Bedbugs confirmed in ER at Moncton's Dumont hospital
Health officials say bedbugs have been confirmed at Moncton’s Dr. Georges-L.-Dumont University Hospital Centre, resulting in a slowdown in the emergency department.
They say medical staff detected insects on a patient who came into the emergency department on Wednesday.
A pest control company was called to the site and confirmed the insects were bedbugs.
“Once we determined that, we had to isolate,” says Richard Losier, Chief Operating Officer for the Beauséjour Zone. “We had to bring in a company and isolate the rooms that the individual was in.”
Hospital officials say sniffer dogs were called in to identify the bedbugs and affected areas, which included examination rooms and an area of the waiting room.
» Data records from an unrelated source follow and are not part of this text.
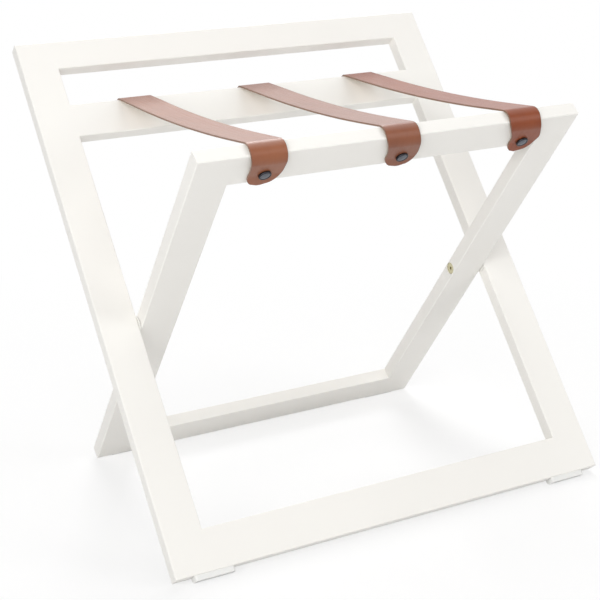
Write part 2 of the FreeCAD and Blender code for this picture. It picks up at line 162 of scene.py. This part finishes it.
def painted_wood(name, lean, along):
    """Satin paint over wood. Along is the board's own direction before the frame leans."""
    finish, shader = blank_finish(name, Roughness=0.4, Specular_IOR_Level=0.25)
    place = add(finish, "ShaderNodeTexCoord").outputs["Object"]
    upright = add(finish, "ShaderNodeMapping", vector_type="TEXTURE", Rotation=(lean, 0, 0))
    wire(finish, place, upright.inputs["Vector"])
    stretch = {"X": (ALONG_GRAIN, ACROSS_GRAIN, ACROSS_GRAIN),
               "Z": (ACROSS_GRAIN, ACROSS_GRAIN, ALONG_GRAIN)}[along]
    board = add(finish, "ShaderNodeMapping", Scale=stretch)
    wire(finish, upright.outputs["Vector"], board.inputs["Vector"])
    streaks = add(finish, "ShaderNodeTexNoise", Scale=1.0, Detail=3.0, Roughness=0.6)
    wire(finish, board.outputs["Vector"], streaks.inputs["Vector"])
    stipple = add(finish, "ShaderNodeTexNoise", Scale=STIPPLE, Detail=2.0)
    wire(finish, place, stipple.inputs["Vector"])
    patches = add(finish, "ShaderNodeTexNoise", Scale=PATCHES, Detail=2.0)
    wire(finish, place, patches.inputs["Vector"])
    tone = two_tones(finish, patches.outputs["Fac"], PAINT_LIGHT, PAINT_DEEP)
    wire(finish, tone, shader.inputs["Base Color"])
    satin = between(finish, patches.outputs["Fac"], low=0.36, high=0.46)
    wire(finish, satin, shader.inputs["Roughness"])
    grain = relief(finish, streaks.outputs["Fac"], GRAIN_DEPTH)
    skin = relief(finish, stipple.outputs["Fac"], STIPPLE_DEPTH, grain)
    wire(finish, skin, shader.inputs["Normal"])
    return finish


paints = {}
for frame_name, lean in (("tall", -LEAN), ("short", LEAN)):
    for along in "XZ":
        name = f"{frame_name}_paint_{'rails' if along == 'X' else 'stiles'}"
        paints[frame_name, along] = painted_wood(name, lean, along)
print("paints", [p.name for p in paints.values()])

# %% [markdown]
# Each board now gets the paint that matches its frame and its direction. A CAD piece keeps its mesh
# as it is: only what sits in its material slots changes.

# %% Paint the boards
def give(node, finish):
    """Puts a finish on a CAD piece."""
    piece = frame["nodes"][node]
    piece.data.materials.clear()
    piece.data.materials.append(finish)


for side in ("left", "right"):
    give(f"tall_stile_{side}", paints["tall", "Z"])
    give(f"short_stile_{side}", paints["short", "Z"])
for rail in ("tall_top_rail", "strap_rail", "tall_bottom_rail"):
    give(rail, paints["tall", "X"])
for rail in ("short_top_rail", "short_bottom_rail"):
    give(rail, paints["short", "X"])
print("painted 9 boards")

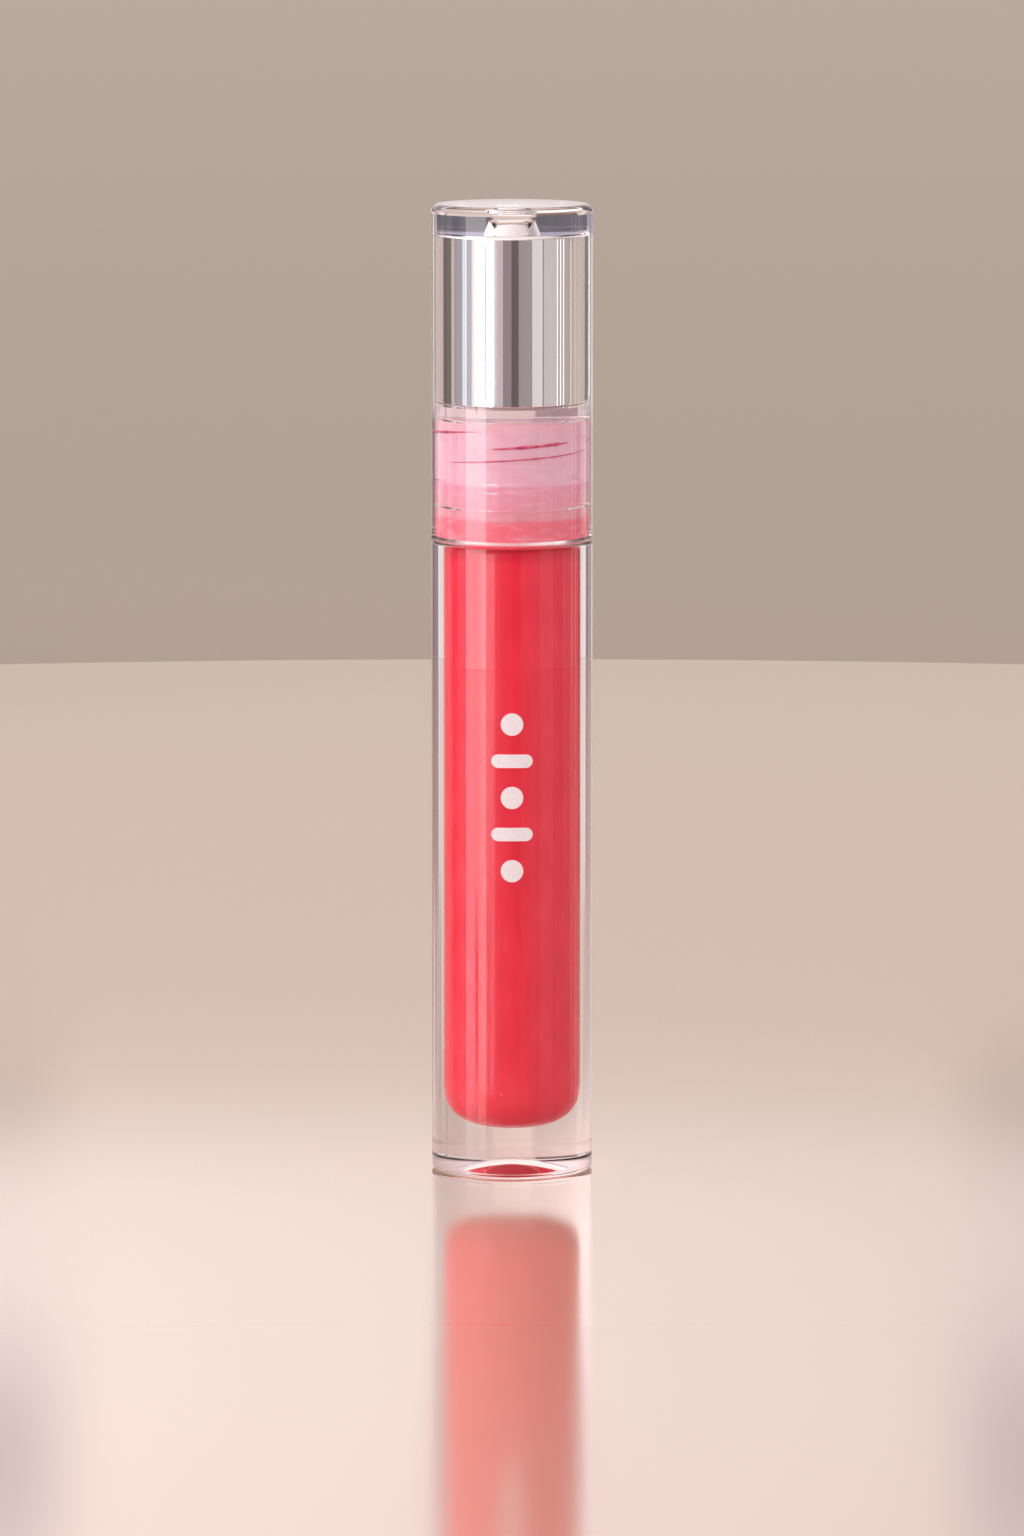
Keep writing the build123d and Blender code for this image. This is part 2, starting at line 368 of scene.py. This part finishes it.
# painted shade: the paste darker at its top, in the shade under the cap's shoulder
paste = mix(tree, remap(tree, height(tree), 68.6 * MM, 70.0 * MM, 0, 0.7), paste, (0.55, 0.008, 0.03))
paste = mix(tree, specks(tree, 3.4 * MM, 0.14 * MM), paste, (1.0, 0.45, 0.50))
paste = mix(tree, specks(tree, 7.0 * MM, 0.22 * MM), paste, (0.40, 0.01, 0.03))
tree.links.new(paste, shader.inputs["Base Color"])

# Silver: vacuum metal on plastic, drawn upright
silver_finish, tree, shader = material("silver", Base_Color=(0.87, 0.85, 0.855, 1), Metallic=1.0)
grain = noise(tree, 0.35 * MM, (1, 1, 60), 2)
bump(tree, shader, grain, 0.0006 * MM)
drive(tree, grain, shader, "Roughness", 0.012, 0.035)

# Inner cap: frosted pink plastic with faint smears and painted white glints, clearer in the web above; redder
# towards its foot, where the red glow of the gloss below is painted in
insert_finish, tree, shader = material("pink_insert", Roughness=0.4, Specular_IOR_Level=0.0)
wavy = tree.nodes.new("ShaderNodeMath")
wavy.operation = "MULTIPLY_ADD"
wavy.inputs[1].default_value = 0.7 * MM
tree.links.new(noise(tree, 3 * MM, (1, 1, 0.6), 3), wavy.inputs[0])
tree.links.new(height(tree), wavy.inputs[2])
level = remap(tree, wavy.outputs[0], insert_low[2] + 0.35 * MM, web_top_z + 0.35 * MM, 0, 1)
span = web_top_z - insert_low[2]


def share(z):
    """A height in millimetres as a share of the inner cap's skirt and web."""
    return (z * MM - insert_low[2]) / span


# painted light: the coral at the foot is the red glow of the gloss below
pink = ramp(tree, level, [
    (share(73.3), (0.97, 0.22, 0.29)),
    (share(73.7), (0.96, 0.42, 0.52)),
    (share(77.3), (0.96, 0.44, 0.58)),
    (share(77.5), (1.0, 0.65, 0.79)),
    (share(83.0), (1.0, 0.65, 0.79)),
    (share(84.4), (0.97, 0.58, 0.66)),
    (share(84.8), (0.95, 0.78, 0.83)),
])
cloud = noise(tree, 2.6 * MM, (1, 1, 0.5), 4)
pink = mix(tree, remap(tree, cloud, 0.45, 0.8, 0, 0.45), pink, (0.96, 0.30, 0.42))
smear = noise(tree, 1.1 * MM, (2.5, 2.5, 0.6), 5)
pink = mix(tree, remap(tree, smear, 0.5, 0.75, 0, 0.6), pink, (1.0, 0.62, 0.70))
# painted glints: small white specks
pink = mix(tree, specks(tree, 1.9 * MM, 0.10 * MM), pink, (1.0, 0.90, 0.92))
tree.links.new(pink, shader.inputs["Base Color"])
solid = ramp(tree, level, [
    (share(73.3), (0.60,) * 3),
    (share(73.7), (0.46,) * 3),
    (share(84.2), (0.46,) * 3),
    (share(84.8), (0.22,) * 3),
])
tree.links.new(solid, shader.inputs["Alpha"])

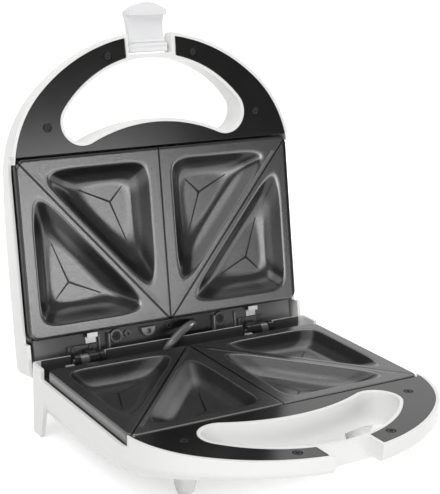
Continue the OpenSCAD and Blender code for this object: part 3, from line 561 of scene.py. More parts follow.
class Nodes:
    """Short way to write a material's or a group's node tree."""

    def __init__(self, tree: Tree) -> None:
        """Keeps the tree that nodes are added to."""
        self.tree = tree

    def add(self, kind: str, settings: dict | None = None, **inputs: object) -> Node:
        """Adds a node.

        Args:
            kind: Its type, such as ShaderNodeMath.
            settings: Properties of the node itself.
            inputs: Values or output sockets for its inputs, by name with _ for a space or by iN for place N.

        Returns:
            The node.
        """
        node = self.tree.nodes.new(kind)
        for key, value in (settings or {}).items():
            setattr(node, key, value)
        numbered = {key: key[0] == "i" and key[1:].isdigit() for key in inputs}
        named = {int(key[1:]) if numbered[key] else key.replace("_", " "): inputs[key] for key in inputs}
        return self.fill(node, named)

    def fill(self, node: Node, values: dict[int | str, object]) -> Node:
        """Gives inputs of a node their value or their link, by place or by name."""
        for key, value in values.items():
            if isinstance(value, Socket):
                self.tree.links.new(value, node.inputs[key])
            else:
                node.inputs[key].default_value = value
        return node

    def group(self, inner: Tree, values: dict[int | str, object]) -> Node:
        """A group node with its inputs filled."""
        return self.fill(self.add("ShaderNodeGroup", {"node_tree": inner}), values)

    def math(self, operation: str, a: object, b: object = 0.0, c: object = 0.0) -> Socket:
        """Output of a Math node."""
        return self.add("ShaderNodeMath", {"operation": operation}, i0=a, i1=b, i2=c).outputs[0]

    def vector(self, operation: str, a: object, b: object = (0.0, 0.0, 0.0)) -> Socket:
        """Output of a Vector Math node: a number for a length or a dot product, and else a vector."""
        node = self.add("ShaderNodeVectorMath", {"operation": operation}, i0=a, i1=b)
        return node.outputs["Value" if operation in ("LENGTH", "DOT_PRODUCT") else "Vector"]

    def scaled(self, a: object, scale: object) -> Socket:
        """A vector or a colour times a number."""
        return self.add("ShaderNodeVectorMath", {"operation": "SCALE"}, i0=a, Scale=scale).outputs[0]

    def step(self, value: object, start: object, end: object, low: object, high: object) -> Socket:
        """Smooth step from low to high while the value goes from start to end."""
        node = self.add("ShaderNodeMapRange", {"interpolation_type": "SMOOTHSTEP"}, Value=value)
        return self.fill(node, {"From Min": start, "From Max": end, "To Min": low, "To Max": high}).outputs[0]

    def mixed(self, factor: object, a: object, b: Colour) -> Socket:
        """Colour a turned into colour b by a factor."""
        node = self.add("ShaderNodeMix", {"data_type": "RGBA"}, Factor=factor)
        return self.fill(node, {6: a, 7: (*b, 1)}).outputs[2]

    def bump(self, shader: Node, strength: float, height: object) -> None:
        """Lets a height tilt the shader's normal."""
        node = self.add("ShaderNodeBump", Strength=strength, Distance=BUMP_REACH, Height=height)
        self.fill(shader, {"Normal": node.outputs[0]})


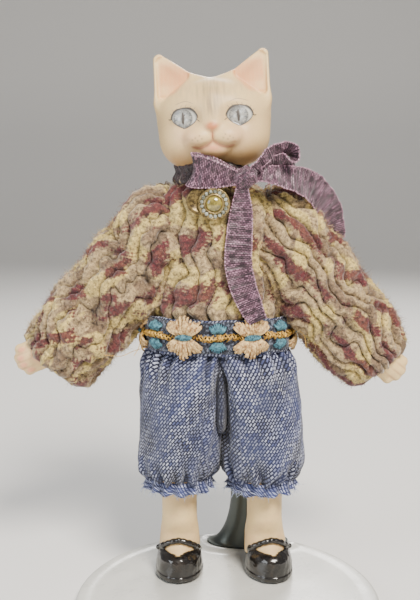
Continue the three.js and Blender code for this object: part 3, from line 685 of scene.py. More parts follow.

“These areas were isolated, the waiting room was treated, and examination rooms are being treated,” says Losier.
No other areas in the facility were affected.
Losier says the emergency room is still operating, but on a reduced scale, while affected areas are treated.
“What it does cause, is that we have a few exam rooms that are shut down, so the pace of the emergency room is going to be a little slower than usual,” he says.
He expects the infestation should be dealt with, and the emergency room operating at full capacity, by Saturday afternoon.
The statement stressed that, although bedbugs are pest insects, they do not constitute a health risk to people.
Ron Aiken, a biologist at Mount Allison University, says the creepy critters are more common than one might think.
“They are mostly what we call passive dispersal,” says Aiken. “They get on clothing, in furniture, in luggage, all that sort of thing, and then they just, people carry them from place to place.”
He also says Canadian winters can assist in dealing with bedbugs.
“If you come back, just leave your luggage outside in the freezing cold for a day or so and that will kill most of them off,” he says.
Aiken says bedbugs have made somewhat of a comeback over the past decade, in part due to cheaper airfare, allowing people to travel more. He adds, for most people, a bedbug bite is more of an inconvenience than a health concern.